Leonard Cohen, “In My Secret Life”
Shaw: The first time I actually listened to this song, it was really late at night, probably 3 a.m. I was searching through some Leonard Cohen stuff and I had my headphones on. I’m kind of just vibing out, I’ve got the candle going and the incense going, and honestly, I just started crying. It cut me down. There’s not a single bit of filler in the tune: Every word, every stanza, every melody has its place. Any songwriter strives to speak the truth of their life or if they’re writing some kind of fictional tune, they hide a little bit of themselves in there, in a way that’s poetic and also creates this drama and creates this feeling of whatever you’re trying to make them feel. This song was just, like, “Damn!”
Feinberg: Yeah, I appreciate you turning me onto that song.
Shaw: Yeah, I usually don’t even care about like, if the production is — like if I listen to something and it’s a drum machine…I’m usually like, “Gosh, I don’t know…” but honestly, it didn’t matter [here] at all.

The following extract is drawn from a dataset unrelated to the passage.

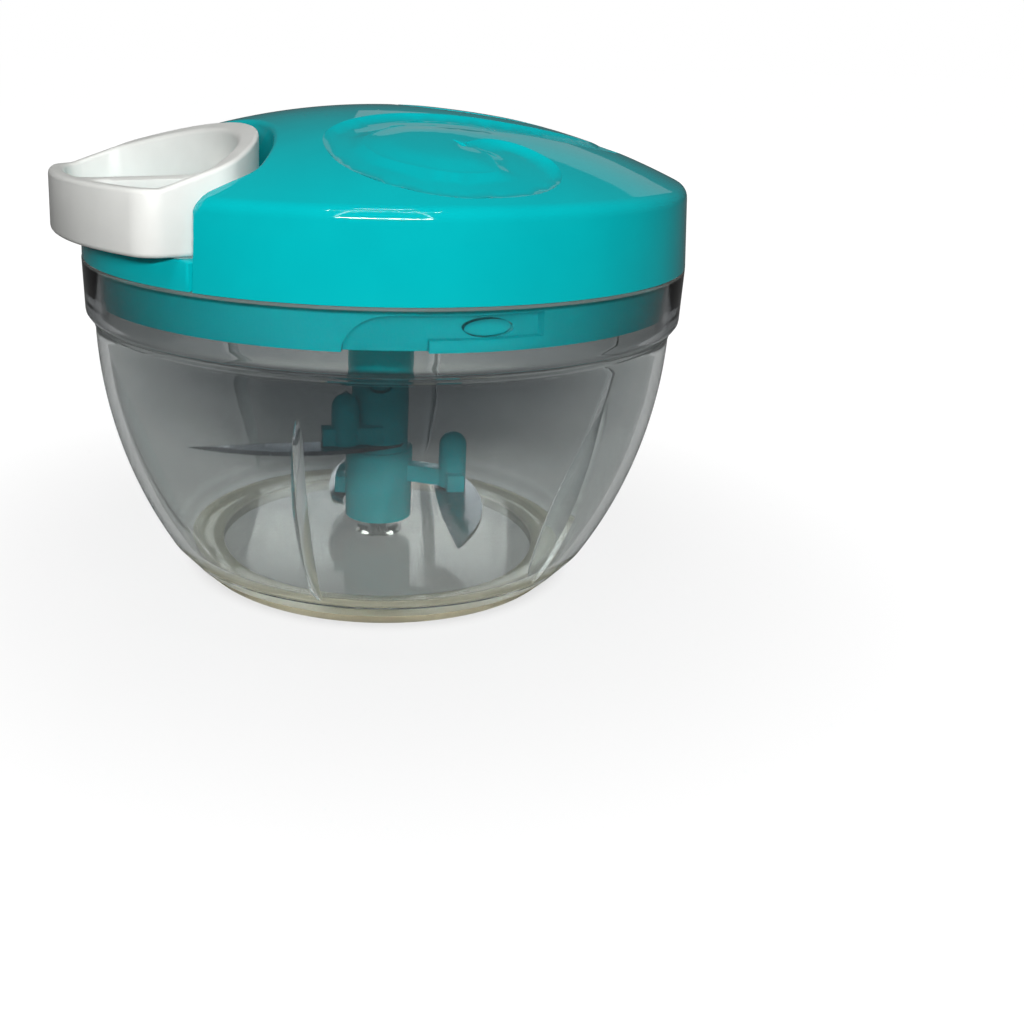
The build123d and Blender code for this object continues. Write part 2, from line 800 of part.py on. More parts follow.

I gave two s—s about that in that moment.
Feinberg: Yeah, Leonard Cohen is about the only guy I can forgive for using keyboard horns.

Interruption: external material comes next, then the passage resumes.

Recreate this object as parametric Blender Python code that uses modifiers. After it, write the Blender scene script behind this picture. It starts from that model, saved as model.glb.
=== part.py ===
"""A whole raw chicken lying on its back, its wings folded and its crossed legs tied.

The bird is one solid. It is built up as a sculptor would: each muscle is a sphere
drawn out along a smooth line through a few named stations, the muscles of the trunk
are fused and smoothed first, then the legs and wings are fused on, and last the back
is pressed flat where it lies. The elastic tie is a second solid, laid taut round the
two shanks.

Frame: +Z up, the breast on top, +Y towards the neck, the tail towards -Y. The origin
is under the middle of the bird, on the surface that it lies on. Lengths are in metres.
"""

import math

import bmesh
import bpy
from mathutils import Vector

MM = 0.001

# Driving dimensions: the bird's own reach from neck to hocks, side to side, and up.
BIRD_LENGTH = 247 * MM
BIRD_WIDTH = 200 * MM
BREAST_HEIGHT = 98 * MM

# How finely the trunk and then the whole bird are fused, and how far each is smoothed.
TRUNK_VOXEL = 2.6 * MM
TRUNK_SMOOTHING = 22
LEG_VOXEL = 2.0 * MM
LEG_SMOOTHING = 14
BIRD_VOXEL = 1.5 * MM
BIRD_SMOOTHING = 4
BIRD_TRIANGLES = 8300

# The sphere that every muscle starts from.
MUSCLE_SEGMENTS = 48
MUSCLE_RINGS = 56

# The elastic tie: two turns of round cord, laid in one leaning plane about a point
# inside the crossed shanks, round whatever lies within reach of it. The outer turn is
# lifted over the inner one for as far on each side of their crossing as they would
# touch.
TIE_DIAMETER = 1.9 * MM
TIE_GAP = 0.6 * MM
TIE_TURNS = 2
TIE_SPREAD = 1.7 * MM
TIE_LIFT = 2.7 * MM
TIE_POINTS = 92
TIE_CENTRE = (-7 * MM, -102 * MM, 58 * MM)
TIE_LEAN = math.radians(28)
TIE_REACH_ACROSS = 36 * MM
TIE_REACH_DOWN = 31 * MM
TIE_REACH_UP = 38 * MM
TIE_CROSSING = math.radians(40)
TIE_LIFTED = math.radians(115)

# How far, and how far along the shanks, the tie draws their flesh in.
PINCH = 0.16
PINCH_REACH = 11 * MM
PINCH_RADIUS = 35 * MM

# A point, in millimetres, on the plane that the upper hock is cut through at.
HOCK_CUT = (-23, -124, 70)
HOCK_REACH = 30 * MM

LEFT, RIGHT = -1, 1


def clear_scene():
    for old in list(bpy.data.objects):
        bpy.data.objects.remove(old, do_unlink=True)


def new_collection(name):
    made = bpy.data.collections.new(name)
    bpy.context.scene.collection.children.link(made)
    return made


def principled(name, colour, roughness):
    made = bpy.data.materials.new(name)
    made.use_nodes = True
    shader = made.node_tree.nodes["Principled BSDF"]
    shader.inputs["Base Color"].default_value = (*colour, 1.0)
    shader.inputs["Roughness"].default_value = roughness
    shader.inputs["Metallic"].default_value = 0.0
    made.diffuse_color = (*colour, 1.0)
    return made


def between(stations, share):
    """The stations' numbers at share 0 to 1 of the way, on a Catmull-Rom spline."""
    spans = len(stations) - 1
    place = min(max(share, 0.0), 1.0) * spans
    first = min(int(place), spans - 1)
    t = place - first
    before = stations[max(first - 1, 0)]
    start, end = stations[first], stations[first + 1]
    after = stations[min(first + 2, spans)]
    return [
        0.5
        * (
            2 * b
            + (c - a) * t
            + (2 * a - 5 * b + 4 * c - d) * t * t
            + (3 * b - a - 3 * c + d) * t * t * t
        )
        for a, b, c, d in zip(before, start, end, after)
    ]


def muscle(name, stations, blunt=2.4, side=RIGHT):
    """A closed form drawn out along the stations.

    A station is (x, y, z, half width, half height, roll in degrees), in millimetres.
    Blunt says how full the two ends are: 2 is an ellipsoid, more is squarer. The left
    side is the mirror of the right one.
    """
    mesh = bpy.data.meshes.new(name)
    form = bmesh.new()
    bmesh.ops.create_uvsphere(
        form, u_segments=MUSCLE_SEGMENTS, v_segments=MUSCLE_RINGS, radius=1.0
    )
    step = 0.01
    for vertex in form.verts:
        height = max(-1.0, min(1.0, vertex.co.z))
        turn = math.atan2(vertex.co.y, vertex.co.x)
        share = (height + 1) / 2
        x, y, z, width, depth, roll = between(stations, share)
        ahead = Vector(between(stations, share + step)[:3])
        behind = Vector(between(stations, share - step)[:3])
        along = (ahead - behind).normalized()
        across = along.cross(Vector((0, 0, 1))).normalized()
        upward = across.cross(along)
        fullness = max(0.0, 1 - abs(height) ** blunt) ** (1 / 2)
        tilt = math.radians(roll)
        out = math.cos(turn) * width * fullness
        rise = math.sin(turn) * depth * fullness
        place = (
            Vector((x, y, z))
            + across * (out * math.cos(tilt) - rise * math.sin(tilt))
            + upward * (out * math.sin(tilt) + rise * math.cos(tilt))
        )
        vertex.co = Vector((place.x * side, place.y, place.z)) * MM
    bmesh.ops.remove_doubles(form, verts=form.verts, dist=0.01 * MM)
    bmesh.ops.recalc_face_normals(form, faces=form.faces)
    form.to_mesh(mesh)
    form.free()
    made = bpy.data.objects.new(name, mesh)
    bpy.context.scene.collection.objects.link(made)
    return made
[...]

Gillian Welch, “Look at Miss Ohio”
Feinberg: Gillian is a phenomenal writer. And I do remember, the first time I heard this, it was on one of the late-night shows when I was in middle school or high school. I was at my dad’s house and I remember being turned off by it at first — but it was so catchy that I never forgot it. A couple years later, I heard it again and was like, “I really like that song,” and then Dave, coming from Ohio, he has a connection with the song and just the dreams of people and the certain kind of sadness….

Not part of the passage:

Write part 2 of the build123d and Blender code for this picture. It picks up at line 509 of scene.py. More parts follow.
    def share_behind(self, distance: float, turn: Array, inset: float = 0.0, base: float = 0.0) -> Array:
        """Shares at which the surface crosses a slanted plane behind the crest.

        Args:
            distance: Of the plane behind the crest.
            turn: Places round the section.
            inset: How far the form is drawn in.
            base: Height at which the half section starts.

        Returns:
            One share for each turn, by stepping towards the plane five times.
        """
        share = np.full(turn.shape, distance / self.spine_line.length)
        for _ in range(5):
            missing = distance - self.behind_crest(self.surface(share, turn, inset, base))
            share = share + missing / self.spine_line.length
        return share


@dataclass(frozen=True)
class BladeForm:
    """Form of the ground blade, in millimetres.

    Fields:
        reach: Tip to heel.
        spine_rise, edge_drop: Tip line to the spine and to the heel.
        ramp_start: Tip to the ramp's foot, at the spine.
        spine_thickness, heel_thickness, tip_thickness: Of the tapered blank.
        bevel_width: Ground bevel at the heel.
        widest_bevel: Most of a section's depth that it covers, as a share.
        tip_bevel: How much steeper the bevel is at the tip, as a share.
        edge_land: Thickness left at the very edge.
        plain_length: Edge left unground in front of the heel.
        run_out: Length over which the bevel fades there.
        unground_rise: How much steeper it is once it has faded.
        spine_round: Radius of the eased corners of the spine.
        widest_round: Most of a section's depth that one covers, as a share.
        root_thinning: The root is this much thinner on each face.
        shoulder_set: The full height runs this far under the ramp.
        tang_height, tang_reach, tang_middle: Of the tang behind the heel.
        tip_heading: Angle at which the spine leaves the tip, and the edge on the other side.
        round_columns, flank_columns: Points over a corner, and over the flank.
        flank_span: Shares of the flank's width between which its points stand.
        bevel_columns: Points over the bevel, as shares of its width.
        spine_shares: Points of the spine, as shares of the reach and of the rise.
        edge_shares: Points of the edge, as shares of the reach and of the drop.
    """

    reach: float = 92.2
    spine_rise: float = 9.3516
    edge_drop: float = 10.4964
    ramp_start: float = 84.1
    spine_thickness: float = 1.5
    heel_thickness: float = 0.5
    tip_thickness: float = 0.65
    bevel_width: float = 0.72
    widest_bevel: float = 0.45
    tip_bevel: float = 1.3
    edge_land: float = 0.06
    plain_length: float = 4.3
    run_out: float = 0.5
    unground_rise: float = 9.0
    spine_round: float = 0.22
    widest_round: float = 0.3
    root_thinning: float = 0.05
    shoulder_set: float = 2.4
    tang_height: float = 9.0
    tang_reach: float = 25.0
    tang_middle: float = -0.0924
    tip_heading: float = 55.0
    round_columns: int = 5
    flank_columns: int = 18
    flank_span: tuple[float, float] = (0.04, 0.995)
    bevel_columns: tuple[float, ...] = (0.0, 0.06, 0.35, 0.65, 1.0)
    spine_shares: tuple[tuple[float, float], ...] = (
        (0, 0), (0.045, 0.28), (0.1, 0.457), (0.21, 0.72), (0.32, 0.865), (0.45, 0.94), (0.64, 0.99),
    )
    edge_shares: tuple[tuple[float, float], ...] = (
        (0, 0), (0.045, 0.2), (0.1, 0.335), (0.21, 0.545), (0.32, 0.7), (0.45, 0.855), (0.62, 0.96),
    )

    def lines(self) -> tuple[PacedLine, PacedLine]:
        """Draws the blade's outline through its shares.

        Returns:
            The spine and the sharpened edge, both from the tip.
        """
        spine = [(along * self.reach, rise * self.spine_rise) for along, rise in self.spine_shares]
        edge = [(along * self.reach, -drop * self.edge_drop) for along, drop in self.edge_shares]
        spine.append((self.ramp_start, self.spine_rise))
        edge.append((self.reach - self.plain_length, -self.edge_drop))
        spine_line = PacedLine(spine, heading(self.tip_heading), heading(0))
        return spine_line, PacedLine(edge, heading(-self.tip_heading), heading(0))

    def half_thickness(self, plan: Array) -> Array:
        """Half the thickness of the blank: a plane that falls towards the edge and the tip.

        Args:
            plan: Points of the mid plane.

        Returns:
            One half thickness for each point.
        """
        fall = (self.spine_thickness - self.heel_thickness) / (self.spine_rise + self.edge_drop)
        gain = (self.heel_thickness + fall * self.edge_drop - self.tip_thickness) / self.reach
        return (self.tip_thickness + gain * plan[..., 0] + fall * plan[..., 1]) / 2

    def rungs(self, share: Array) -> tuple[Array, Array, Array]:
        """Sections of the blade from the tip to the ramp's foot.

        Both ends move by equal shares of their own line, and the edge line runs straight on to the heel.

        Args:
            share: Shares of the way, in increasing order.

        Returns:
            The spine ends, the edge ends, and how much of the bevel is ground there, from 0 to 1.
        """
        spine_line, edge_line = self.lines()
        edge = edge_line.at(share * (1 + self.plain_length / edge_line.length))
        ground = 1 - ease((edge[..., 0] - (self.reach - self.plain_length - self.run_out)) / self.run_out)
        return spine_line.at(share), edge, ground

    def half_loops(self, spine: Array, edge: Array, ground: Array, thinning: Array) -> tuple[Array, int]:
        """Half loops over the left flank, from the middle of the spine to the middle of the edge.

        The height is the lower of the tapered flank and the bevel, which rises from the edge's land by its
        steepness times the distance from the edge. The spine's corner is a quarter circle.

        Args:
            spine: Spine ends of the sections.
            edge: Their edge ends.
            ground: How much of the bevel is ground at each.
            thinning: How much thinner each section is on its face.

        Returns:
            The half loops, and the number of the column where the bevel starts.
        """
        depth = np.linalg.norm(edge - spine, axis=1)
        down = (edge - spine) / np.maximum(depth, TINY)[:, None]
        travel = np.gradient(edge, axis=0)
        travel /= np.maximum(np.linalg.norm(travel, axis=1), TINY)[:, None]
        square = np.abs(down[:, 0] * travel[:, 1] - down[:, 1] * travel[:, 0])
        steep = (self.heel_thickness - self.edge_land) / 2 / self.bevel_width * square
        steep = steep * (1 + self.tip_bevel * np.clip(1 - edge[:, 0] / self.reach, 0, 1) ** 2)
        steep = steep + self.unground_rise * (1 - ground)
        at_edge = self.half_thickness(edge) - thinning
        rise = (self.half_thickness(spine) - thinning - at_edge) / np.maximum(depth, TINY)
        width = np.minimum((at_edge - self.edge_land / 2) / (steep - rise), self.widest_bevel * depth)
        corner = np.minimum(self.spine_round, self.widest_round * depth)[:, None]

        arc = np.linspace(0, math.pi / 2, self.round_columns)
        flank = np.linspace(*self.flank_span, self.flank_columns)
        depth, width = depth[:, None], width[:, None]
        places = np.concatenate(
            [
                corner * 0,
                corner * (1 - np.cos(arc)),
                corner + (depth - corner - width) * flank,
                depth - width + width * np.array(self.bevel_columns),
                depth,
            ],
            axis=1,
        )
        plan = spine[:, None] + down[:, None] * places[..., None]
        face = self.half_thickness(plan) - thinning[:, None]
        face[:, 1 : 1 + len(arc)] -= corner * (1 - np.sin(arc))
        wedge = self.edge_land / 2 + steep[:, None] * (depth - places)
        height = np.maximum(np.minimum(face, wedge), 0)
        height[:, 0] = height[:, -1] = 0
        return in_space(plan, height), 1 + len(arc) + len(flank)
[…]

Shaw: Yeah, I love the sentiment. Growing up in Hamilton, Ohio, you either stayed and were a lifer, or all you could talk about was getting out and seeing the rest of the world. That really rang true to me [here]. I love my hometown, I go back there regularly to see my family, and that sentiment was really cool. And every time I go back, this the song that everybody is screaming for me to play.